Question -
Let $x, y, z$ be distinct real numbers. Prove that $$ \frac{x^{2}}{(x-y)^{2}}+\frac{y^{2}}{(y-z)^{2}}+\frac{z^{2}}{(z-x)^{2}} \geq 1 $$
My work -
first i apply directly C-S and after simplification i have to prove that $4(xy+yz+zx)>x^2+y^2+z^2$ which i am not able to prove ..
then multiplying $x^2,y^2,z^2$ to numerators and denominators of corresponding fractions respectively i again apply C-S and this time we have to prove that after simplification
$(xy)^2+(yz)^2+(zx)^2 + 2x^3y+2y^3z+2z^3x > 0$ which again i fail to prove ...

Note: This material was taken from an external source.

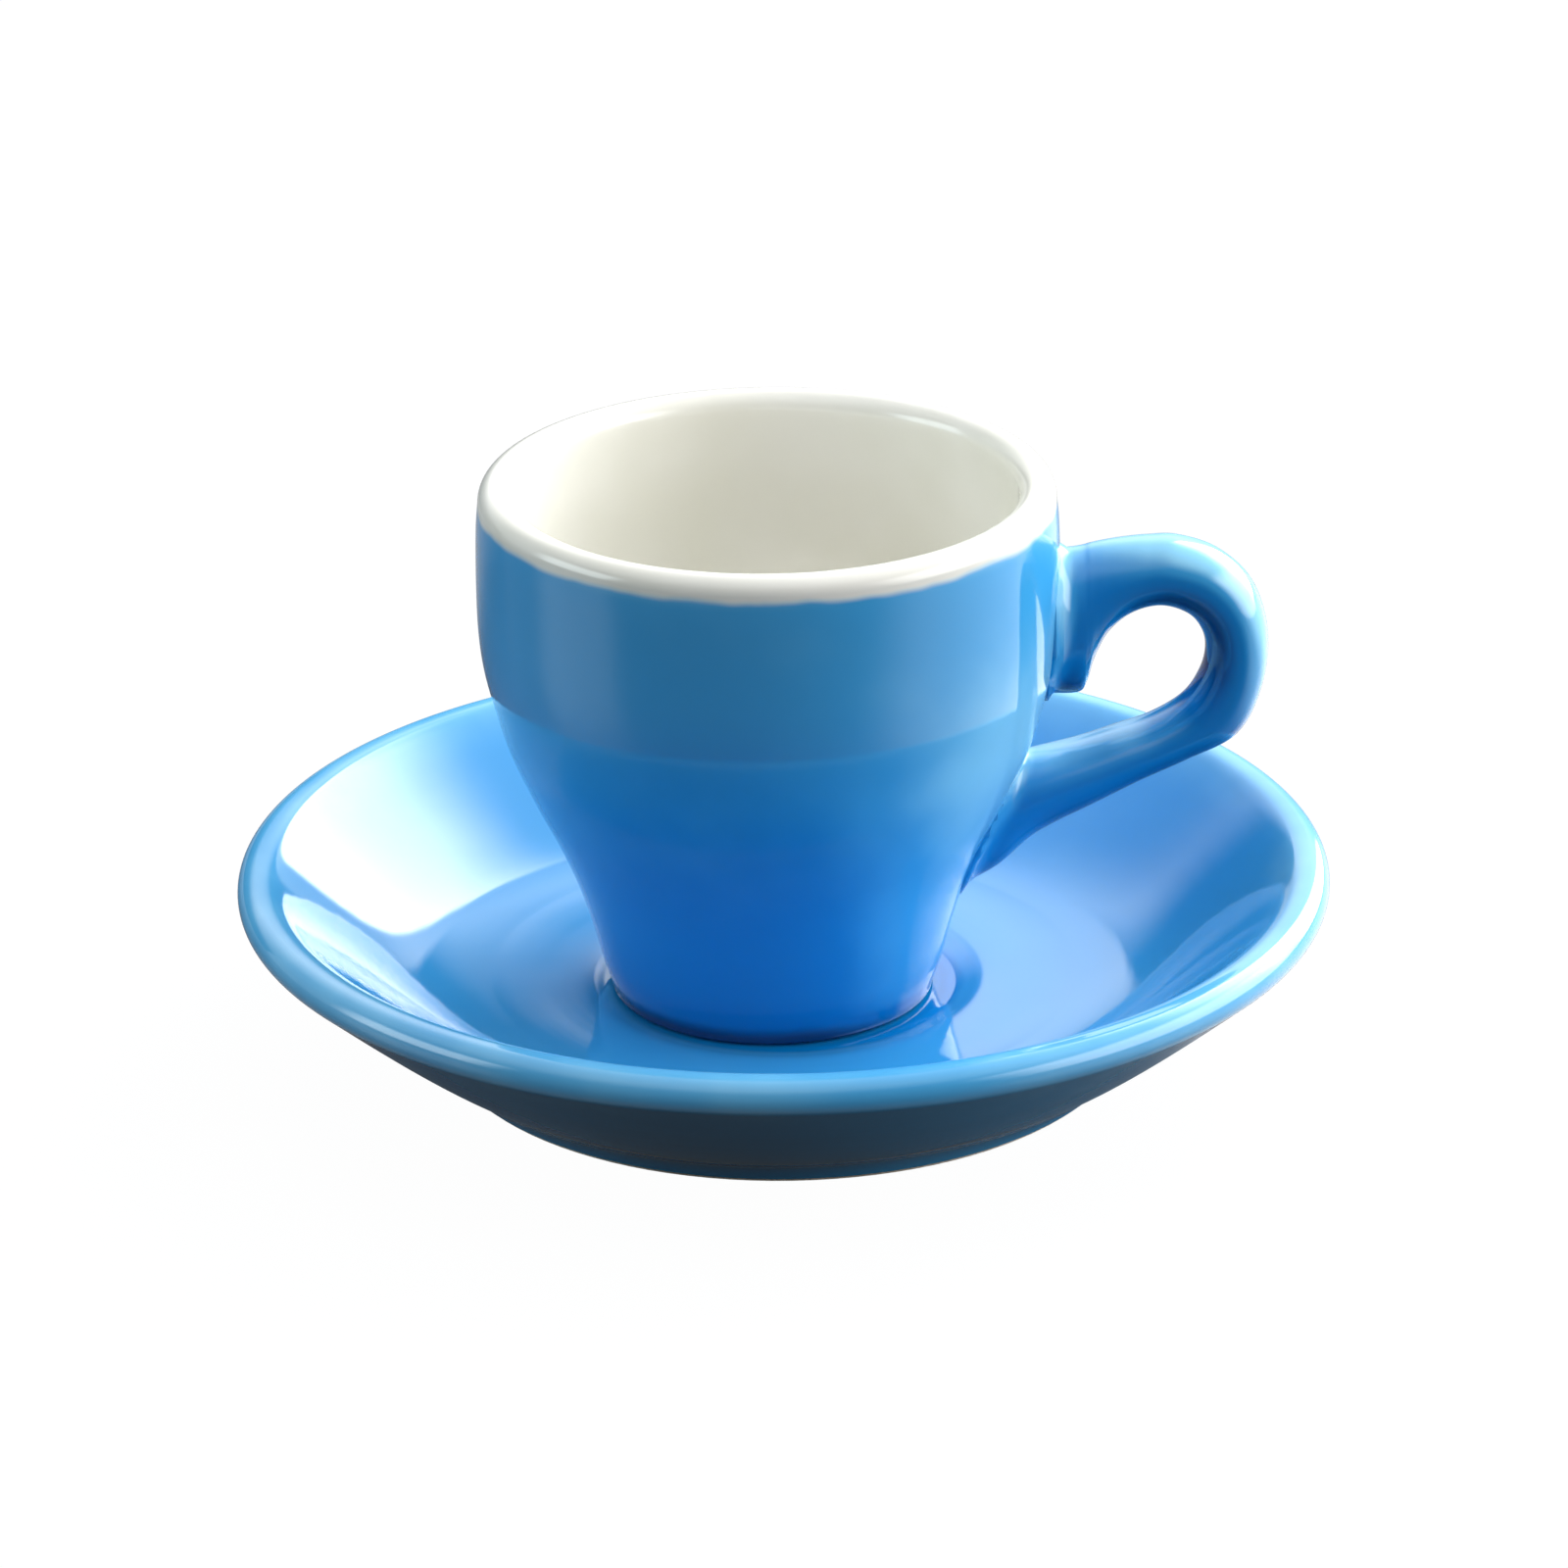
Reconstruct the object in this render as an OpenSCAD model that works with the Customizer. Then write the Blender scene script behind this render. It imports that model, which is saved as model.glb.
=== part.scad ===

I try to do with other inequalities but none of them working.
any help will be helpful
thankyou
Let $a = \dfrac{x}{x-y}, b = \dfrac{y}{y-z}, c = \dfrac{z}{z-x}$, and note $a+b+c = ab+bc+ca+1$. We need to show $a^2+b^2+c^2 \geqslant 1$. But this is now just equivalent to $(a+b+c-1)^2 \geqslant 0$
Alternately, the original inequality $\iff \dfrac{(x^2y+y^2z+z^2x-3xyz)^2}{(x-y)^2(y-z)^2(z-x)^2}\geqslant 0$